Terms of Endangerment

USFWS brags how wolverines have “made a steady recovery in the past half-century"

By Dave Skinner

A couple of weeks ago, new Montana federal judge Dana L. Christensen ordered the U.S. Fish and Wildlife Service (USFWS) to reconsider wolverines for protective status under the Endangered Species Act (ESA), as a “snow-dependent species standing squarely in the path of global climate change,” declaring USFWS’s decision “against listing the wolverine as threatened […] arbitrary and capricious” driven by “immense political pressure.”

That was a big surprise, especially since USFWS brags how wolverines have “made a steady recovery in the past half-century after hunting, trapping and poisoning nearly extirpated the species from the lower 48 states.”

Further, it’s not just the Feds saying this for political reasons; the International Union for the Conservation of Nature (IUCN) maintains a “Red List of Threatened Species,” monitoring the “conservation status” of plant and animal species for which there is “adequate data.” Species not extinct are ranked in five classes from “Critically Endangered” down to “Least Concern.”

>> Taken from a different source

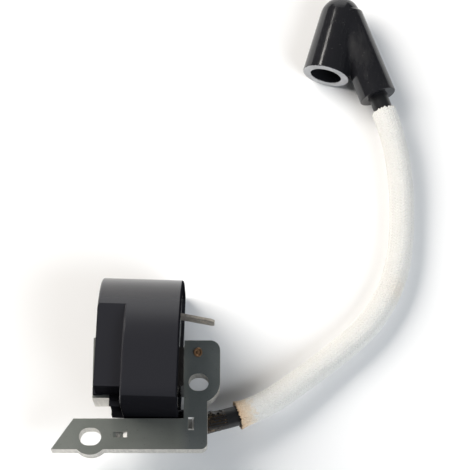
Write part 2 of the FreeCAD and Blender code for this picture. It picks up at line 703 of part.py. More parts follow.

Guess what? IUCN ranks wolverines as Least Concern, meaning “widespread and abundant.” Even more interesting, the global status of wolverines has improved steadily from Vulnerable in 1988 to least concern today.

Allowances are made, of course, for local issues. But again, guess what? The Red List cites research showing that, in big, wild, high, cold British Columbia, wolverine home ranges are about 200 square kilometers (km2). In melting Montana, which of course is genetically connected to BC wolverines, home range is 65 km2 – specifically, world “densities range from one per 500 km² in Scandinavia to one per 65 km² in Montana, USA.”

Now, how could the thickest population of wolverines on the entire Planet Gaia, which weirdly enough is peripheral habitat, be at risk? What in tarnation is Judge Christensen thinking?

Spring snow.

IUCN (and just about everyone else) has established that wolverines give birth in snow dens, requiring a “persistent” snowbank five feet deep that lasts until the kits, born between February and April after delayed implantation and gestation, are ready. Building on this understanding, in 2011, a team of government scientists modeled “persistent” snow cover (deeper than 13 centimeters) as “a proxy for the biological needs of the wolverine.” Their model explored if present habitats would remain effective for winter denning in the wake of fossil-fuel-driven anthropogenic climate change. They “found” up to a 67 percent decline in large areas of May snow by 2099. Scary, right? Well, not so fast …

The authors presumed wolverines could only “originate” from contiguous snow areas of 225 km2, dropping smaller areas from the habitat ranks as their model warmed up. They didn’t consider whether or not a home range could still present working den sites over part of a specific home range – as the authors wrote, “we do not know how fine-scale changes in snow patterns within wolverine home ranges may affect population persistence.” In other words, they can’t say if Momma Wolverine will or won’t just raise her kits in the next snowdrift over if her old favorite melts.

Further, the authors assumed that traveling on snow has only 1/20th the “movement cost” of traveling “outside snow-covered areas.” Again, “movement cost” was determined on a genetic exchange (mating – which happens in summer) basis that probably hinges mainly on gross terrain characteristics (mountain versus flatlands) rather than direct energy expenditure over specific surfaces (snow or dirt) during the denning period.

Remember the news stories about that super-wolverine that zoomed straight up and over a mountain, stunning and impressing researchers? The bottom line: Wolverines cover ground, snowy or not, hunting for what they need. And they are really good at finding what they need – including, I’m sure, that comfy snowbank.

So, while this study is “best available science,” which the USFWS and courts are required to incorporate in policy, “best” sometimes isn’t even “good.” Only one of a handful of very preliminary studies about wolverine denning, the study is very coarse scale, giving no real insight into how wolverines might actually respond to snow-cover changes.

For Judge Christensen to grant such inconclusive science the full power of law is a huge disappointment, and a huge danger.